A 41 ans, Nicolas faisait le métier qui lui plaisait. Il avait créé son entreprise dans la restauration et l’indépendance lui convenait parfaitement. Au début de sa carrière, il avait travaillé comme vendeur dans deux entreprises différentes. La première lui laissait toute liberté dans l’organisation de ses journées et des relations avec ses clients. Il y avait été très heureux. Le patron de la deuxième entreprise lui dictait sa conduite. Ce fut une brève mais très désagréable expérience qui lui servit de leçon : il allait tout faire pour être son propre patron et le rester.
--
Nicolas fit appel à mes services car son entreprise était en difficulté et il sentait confusément que son comportement était à l’origine de ses problèmes. Nous commençâmes par discuter de ses traits de caractère.
-
Nicolas avait senti lors de ses expériences professionnelles passées, son goût pour l'autodétermination et l’indépendance. Il eut un peu de difficulté à se voir tel que je le voyais c'est-à-dire un homme fait pour construire, organiser avec rigueur et exercer un pouvoir fort.

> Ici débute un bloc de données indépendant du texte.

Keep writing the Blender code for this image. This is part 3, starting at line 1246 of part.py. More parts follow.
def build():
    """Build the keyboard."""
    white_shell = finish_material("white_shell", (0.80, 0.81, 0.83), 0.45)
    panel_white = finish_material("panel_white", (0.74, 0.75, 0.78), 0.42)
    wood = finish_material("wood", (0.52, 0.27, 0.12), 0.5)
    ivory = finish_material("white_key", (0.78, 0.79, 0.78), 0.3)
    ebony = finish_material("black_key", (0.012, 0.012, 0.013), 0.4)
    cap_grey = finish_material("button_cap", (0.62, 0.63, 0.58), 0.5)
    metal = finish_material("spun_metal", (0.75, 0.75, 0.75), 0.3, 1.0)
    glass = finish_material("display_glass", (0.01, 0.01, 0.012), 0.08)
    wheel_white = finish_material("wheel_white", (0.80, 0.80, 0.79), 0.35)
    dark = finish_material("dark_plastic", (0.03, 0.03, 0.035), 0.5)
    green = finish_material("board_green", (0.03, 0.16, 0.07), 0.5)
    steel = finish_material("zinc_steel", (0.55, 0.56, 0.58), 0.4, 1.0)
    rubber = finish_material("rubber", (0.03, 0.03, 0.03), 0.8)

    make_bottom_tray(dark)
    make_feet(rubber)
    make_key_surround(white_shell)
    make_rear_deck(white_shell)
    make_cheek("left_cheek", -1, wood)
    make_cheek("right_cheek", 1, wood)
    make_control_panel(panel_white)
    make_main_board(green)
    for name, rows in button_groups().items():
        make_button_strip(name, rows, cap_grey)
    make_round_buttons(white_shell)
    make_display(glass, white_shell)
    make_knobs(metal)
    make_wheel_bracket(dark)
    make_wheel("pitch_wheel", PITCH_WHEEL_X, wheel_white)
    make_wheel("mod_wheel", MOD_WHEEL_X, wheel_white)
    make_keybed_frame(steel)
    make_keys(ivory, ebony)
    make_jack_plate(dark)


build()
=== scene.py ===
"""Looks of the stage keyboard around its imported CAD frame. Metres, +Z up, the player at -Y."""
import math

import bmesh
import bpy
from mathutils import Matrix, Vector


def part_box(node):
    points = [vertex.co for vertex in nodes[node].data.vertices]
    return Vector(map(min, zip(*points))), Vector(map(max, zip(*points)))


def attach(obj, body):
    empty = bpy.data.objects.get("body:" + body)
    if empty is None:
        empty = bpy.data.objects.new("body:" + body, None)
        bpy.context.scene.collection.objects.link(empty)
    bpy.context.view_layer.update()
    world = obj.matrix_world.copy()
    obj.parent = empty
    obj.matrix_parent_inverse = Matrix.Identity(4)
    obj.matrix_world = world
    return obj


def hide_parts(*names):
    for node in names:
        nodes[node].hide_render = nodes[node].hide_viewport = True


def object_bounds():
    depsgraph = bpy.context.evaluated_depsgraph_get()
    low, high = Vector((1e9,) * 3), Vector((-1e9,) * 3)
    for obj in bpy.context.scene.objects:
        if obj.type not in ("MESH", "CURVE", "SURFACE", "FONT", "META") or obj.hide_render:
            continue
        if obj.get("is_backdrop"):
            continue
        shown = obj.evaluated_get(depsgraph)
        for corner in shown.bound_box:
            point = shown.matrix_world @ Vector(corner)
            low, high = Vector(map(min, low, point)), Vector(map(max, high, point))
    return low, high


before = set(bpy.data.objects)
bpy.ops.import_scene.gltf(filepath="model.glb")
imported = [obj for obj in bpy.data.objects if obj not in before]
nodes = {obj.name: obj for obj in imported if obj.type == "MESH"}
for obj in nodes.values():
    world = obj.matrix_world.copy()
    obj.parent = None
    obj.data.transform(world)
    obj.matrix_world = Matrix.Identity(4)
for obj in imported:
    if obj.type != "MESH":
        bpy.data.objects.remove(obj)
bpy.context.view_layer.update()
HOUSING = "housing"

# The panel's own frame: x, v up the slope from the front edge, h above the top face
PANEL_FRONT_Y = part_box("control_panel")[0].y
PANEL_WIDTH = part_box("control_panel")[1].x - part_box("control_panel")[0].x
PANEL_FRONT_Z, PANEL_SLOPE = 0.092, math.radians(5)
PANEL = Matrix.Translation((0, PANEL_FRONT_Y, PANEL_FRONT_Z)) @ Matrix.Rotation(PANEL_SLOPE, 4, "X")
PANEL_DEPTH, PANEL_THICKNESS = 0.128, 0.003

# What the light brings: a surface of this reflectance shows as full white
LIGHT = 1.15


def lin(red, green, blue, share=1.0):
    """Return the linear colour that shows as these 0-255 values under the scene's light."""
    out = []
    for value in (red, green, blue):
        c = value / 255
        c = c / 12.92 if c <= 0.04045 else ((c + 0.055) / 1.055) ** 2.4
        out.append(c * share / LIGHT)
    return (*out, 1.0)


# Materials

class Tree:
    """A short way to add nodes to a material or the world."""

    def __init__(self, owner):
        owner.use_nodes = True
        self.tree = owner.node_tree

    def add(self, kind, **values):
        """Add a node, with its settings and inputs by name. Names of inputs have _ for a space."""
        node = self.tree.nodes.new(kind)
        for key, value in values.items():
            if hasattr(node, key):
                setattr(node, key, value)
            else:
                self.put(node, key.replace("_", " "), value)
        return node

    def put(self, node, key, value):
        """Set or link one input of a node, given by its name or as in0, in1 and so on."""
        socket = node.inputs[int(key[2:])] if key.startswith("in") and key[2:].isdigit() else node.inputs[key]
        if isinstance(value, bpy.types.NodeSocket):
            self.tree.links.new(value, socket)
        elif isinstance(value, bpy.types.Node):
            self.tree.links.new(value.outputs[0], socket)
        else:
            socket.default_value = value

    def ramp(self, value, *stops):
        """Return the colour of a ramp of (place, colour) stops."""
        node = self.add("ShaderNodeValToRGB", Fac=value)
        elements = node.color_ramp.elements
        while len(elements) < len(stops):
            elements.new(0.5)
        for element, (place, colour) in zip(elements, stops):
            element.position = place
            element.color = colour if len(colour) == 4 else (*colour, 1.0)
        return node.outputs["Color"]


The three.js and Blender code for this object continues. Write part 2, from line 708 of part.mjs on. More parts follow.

Il me raconta que son père avait été très autoritaire et qu’il s’était opposé à lui au point de demander à partir en pension à l’âge de 13 ans et de passer toutes ses vacances chez des amis. Il avait souffert de leur mauvaise relation et il faisait tout pour ne pas lui ressembler.
-
Il y parvenait car son comportement était très différent de celui de son père. Très affable, il souriait en permanence et n’élevait jamais la voix. Il avait horreur de la violence et n’aimait pas les réactions autoritaires. Il me le dit sans hésitation : « je déteste les chocs frontaux. » A tel point qu’il se retenait d’exprimer son point de vue face à une opposition un peu forte.
-
Les détails que Nicolas me donna sur les difficultés que traversait son entreprise confirmèrent que les problèmes venaient effectivement de sa hantise des chocs frontaux. Ne pas imposer son point de vue à des moments où il aurait dû le faire, avait eu des conséquences assez graves pour ses affaires. Il admit être fait pour exercer le pouvoir mais il reconnut qu'il renonçait à ce pouvoir qui le ramenait à ses douleurs d'enfance. Il vit cependant que son besoin de liberté était beaucoup moins fort que son désir de diriger, désir frustré par sa peur des conflits.
-
Nous nous mîmes à chercher qui Nicolas pourrait être pour redéployer son potentiel de bâtisseur et de patron. Il voulait être un homme de plaisir, enthousiasmant, passionné, confiant, amical : c'était la stratégie qu'il avait mise en place face à l'autorité de son père. Elle le mettait à l'abri de la douleur mais elle ne lui permettait pas de développer sa vraie nature.
- -
Après quelques tâtonnements, Nicolas choisit d’être « solide » car cela lui permettrait d’exercer son pouvoir sans craindre d’être violent. Être solide, c’était ne pas renoncer, ne pas plier, ne pas faiblir mais sans violence, sans haine, sans agressivité, avec justesse, équité, voire même délicatesse.
-
Nicolas se revit dans les situations de conflit et imagina ce qu’il aurait obtenu, s’il avait été « solide ». Il sentit qu’il pouvait « être » un patron solide, capable d’exercer le pouvoir sans réveiller de vieilles douleurs. Il sentit qu’être solide lui permettrait d’être lui-même. Cela ne l’empêcherait pas d’être passionné, enthousiasmant, amical et toutes ces choses qu’il avait choisies comme antidotes à la souffrance. Mais par-dessus tout, cela lui permettrait d’être pleinement lui-même.
-
Dans les jours et les semaines qui suivirent, Nicolas puisa énormément d’énergie et d’inspiration dans sa décision d’ « être » solide. L’enfant en lui fut rassuré et cessa progressivement d’empêcher l’adulte d’exercer son autorité. Nicolas n’abdiqua plus devant l’opposition à l’intérieur et à l’extérieur de son entreprise qui se portait de mieux en mieux.